500 words per day, that's the commitment to the Summer Novelist's Club on Facebook. a bunch of Columbia College grads, students, alum & professors. It feels great but i wonder why i need to have a commitment for something that feels soooo damn good.
the start:
Pink cherry blossoms mingled with lavender magnolia blooms to fill the crisp spring air with a perfumed welcome. Beyond the tree-lined gravel drive were rainbow clumps of full-bloomed tulips peeking through knee-high grass. There, at the end of the pastoral scene, sat a weathered plantation, graying paint-peeled columns stood solemn guard over the black holes of fractured glass. A warning caw of a crow lingered on the breeze. Marie sat beneath a cherry tree, elbows on knees, chin in cupped hands, and sighed deeply, drenched in her surroundings.
I’ll be damned, this is the house from my dreams. She picked a blade of grass and stuck it in her teeth. Marie pulled the letter out again, straightened the worn creases, its corners yellowed and ragged from constant fingering. The faint scent of lavender still wafted with each shift of the delicate stationary. She stared for the millionth time at the cramped script etched into the tiny pink rose watermark.
July 12, 1992
Dear Marie
I was terribly sorry to hear about Dot’s death. Please accept my sincere condolences. I’m sitting here watching the simple little ceremony and I’m sure she would’ve loved it. Your mama was always an outside girl. Never knew anyone as easygoing and full of fun as she was. She was certainly the free spirit of the family. You all look like your daddy—a lot.

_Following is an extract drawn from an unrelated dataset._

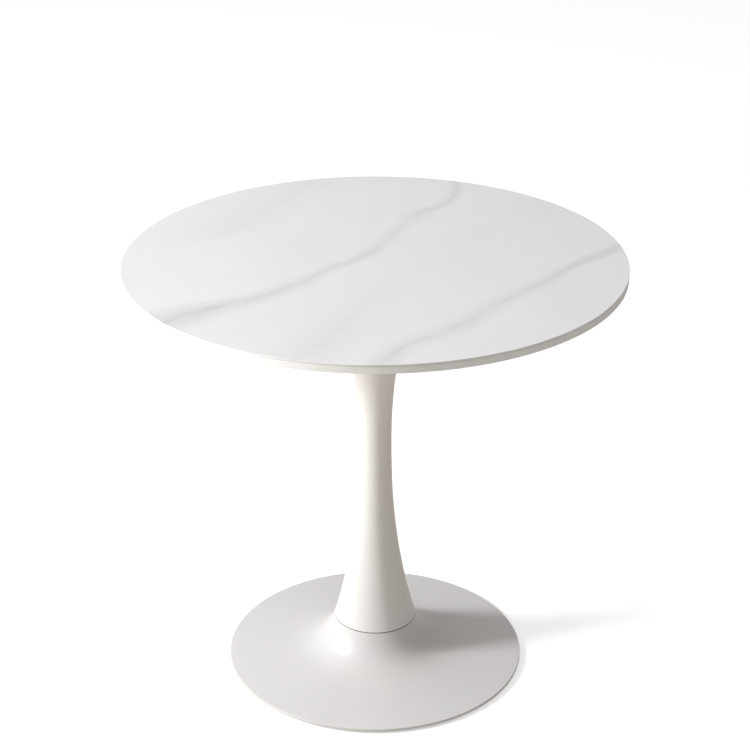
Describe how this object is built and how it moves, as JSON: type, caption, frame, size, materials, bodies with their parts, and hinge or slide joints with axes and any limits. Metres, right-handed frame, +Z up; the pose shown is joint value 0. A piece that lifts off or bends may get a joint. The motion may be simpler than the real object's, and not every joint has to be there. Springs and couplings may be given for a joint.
{
  "type": "round pedestal table",
  "caption": "Round dining table: a thin stone-faced top on one trumpet-shaped column that flares into a wide, weighted disc base.",
  "frame": {"origin": "on the floor, on the table's vertical axis", "axes": "+Z up along the column; the table is round about it, so +X and +Y are level and only the screws and glides fix them"},
  "size_m": [0.8, 0.8, 0.725],
  "materials": {
    "stone_top": "satin, white with soft grey veins",
    "board": "raw fibreboard",
    "edging": "satin laminate",
    "white_coating": "satin white powder coating",
    "zinc_steel": "bright zinc plating",
    "brass": "machined",
    "iron": "as cast, black primer",
    "rubber": "matt",
    "nylon": "moulded"
  },
  "bodies": {
    "table": {"top_slab": "stone_top", "core_board": "board", "edge_band": "edging", "backing_sheet": "edging", "top_plate": "white_coating", "plate_collar": "white_coating", "rod_weld_nut": "zinc_steel", "plate_screw_1": "zinc_steel", "plate_screw_2": "zinc_steel", "plate_screw_3": "zinc_steel", "plate_screw_4": "zinc_steel", "plate_screw_5": "zinc_steel", "plate_screw_6": "zinc_steel", "thread_insert_1": "brass", "thread_insert_2": "brass", "thread_insert_3": "brass", "thread_insert_4": "brass", "thread_insert_5": "brass", "thread_insert_6": "brass", "head_gasket": "rubber", "column_shell": "white_coating", "column_head_disc": "zinc_steel", "column_foot_disc": "zinc_steel", "neck_gasket": "rubber", "tie_rod": "zinc_steel", "base_shell": "white_coating", "base_weight": "iron", "floor_ring": "rubber", "clamp_washer": "zinc_steel", "clamp_spring_washer": "zinc_steel", "clamp_nut": "zinc_steel", "glide_nut_1": "zinc_steel", "glide_nut_2": "zinc_steel", "glide_nut_3": "zinc_steel", "glide_nut_4": "zinc_steel"},
    "pad_1": {"glide_pad_1": "nylon"},
    "stud_1": {"glide_stud_1": "zinc_steel"},
    "pad_2": {"glide_pad_2": "nylon"},
    "stud_2": {"glide_stud_2": "zinc_steel"},
    "pad_3": {"glide_pad_3": "nylon"},
    "stud_3": {"glide_stud_3": "zinc_steel"},
    "pad_4": {"glide_pad_4": "nylon"},
    "stud_4": {"glide_stud_4": "zinc_steel"}
  },
  "joints": [
    {"name": "glide_1_travel", "type": "slide", "parent": "table", "child": "pad_1", "axis": [0, 0, -1], "range_m": [0, 0.004]},
    {"name": "glide_1_turn", "type": "hinge", "parent": "pad_1", "child": "stud_1", "pos_m": [0.13435, 0.13435, 0.002], "axis": [0, 0, -1], "range_deg": [0, 1152]},
    {"name": "glide_2_travel", "type": "slide", "parent": "table", "child": "pad_2", "axis": [0, 0, -1], "range_m": [0, 0.004]},
    {"name": "glide_2_turn", "type": "hinge", "parent": "pad_2", "child": "stud_2", "pos_m": [-0.13435, 0.13435, 0.002], "axis": [0, 0, -1], "range_deg": [0, 1152]},
    {"name": "glide_3_travel", "type": "slide", "parent": "table", "child": "pad_3", "axis": [0, 0, -1], "range_m": [0, 0.004]},
    {"name": "glide_3_turn", "type": "hinge", "parent": "pad_3", "child": "stud_3", "pos_m": [-0.13435, -0.13435, 0.002], "axis": [0, 0, -1], "range_deg": [0, 1152]},
    {"name": "glide_4_travel", "type": "slide", "parent": "table", "child": "pad_4", "axis": [0, 0, -1], "range_m": [0, 0.004]},
    {"name": "glide_4_turn", "type": "hinge", "parent": "pad_4", "child": "stud_4", "pos_m": [0.13435, -0.13435, 0.002], "axis": [0, 0, -1], "range_deg": [0, 1152]}
  ],
  "couplings": [
    {"joint": "glide_1_turn", "follows": "glide_1_travel", "rad_per_m": 5026.5},
    {"joint": "glide_2_turn", "follows": "glide_2_travel", "rad_per_m": 5026.5},
    {"joint": "glide_3_turn", "follows": "glide_3_travel", "rad_per_m": 5026.5},
    {"joint": "glide_4_turn", "follows": "glide_4_travel", "rad_per_m": 5026.5}
  ]
}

I’ve known your mama since she was a little girl and we never lost contact over the years. In fact, if it hadn’t been for Dot I wouldn’t be alive today. She was a great woman, your mama. I hope you know that. She never did get to come visit like she wanted to so I’m inviting you. She always wanted to come when the cherry trees blossomed, so if you come maybe you’ll come then. That would make her happy.
Anyway, we’ll be prayin’ for you and your mama and maybe we’ll see you all soon.
Yours Truly;
Louise Stroebe
And so here she was and the cherry trees were in bloom. She creased the paper yet again and put it back in her shirt pocket. It was certainly peaceful and serene but she couldn’t imagine her mother being ever wanting to be here. “Outside girl, easygoing and full of life” was not the general description of her mother by anyone. Up until the day of the service Marie had thought of the woman as a little Hitler, and then not even that little. She lived her entire life, and tried to make Marie live her life in stoic, regimented order. Marie was the radical Harley riding, free-loving, free sprit, not her mother. Yet, when she and the kids let the winds of Lake Michigan take the ashes, Marie had a tingling sensation that she may have been a bit mistaken.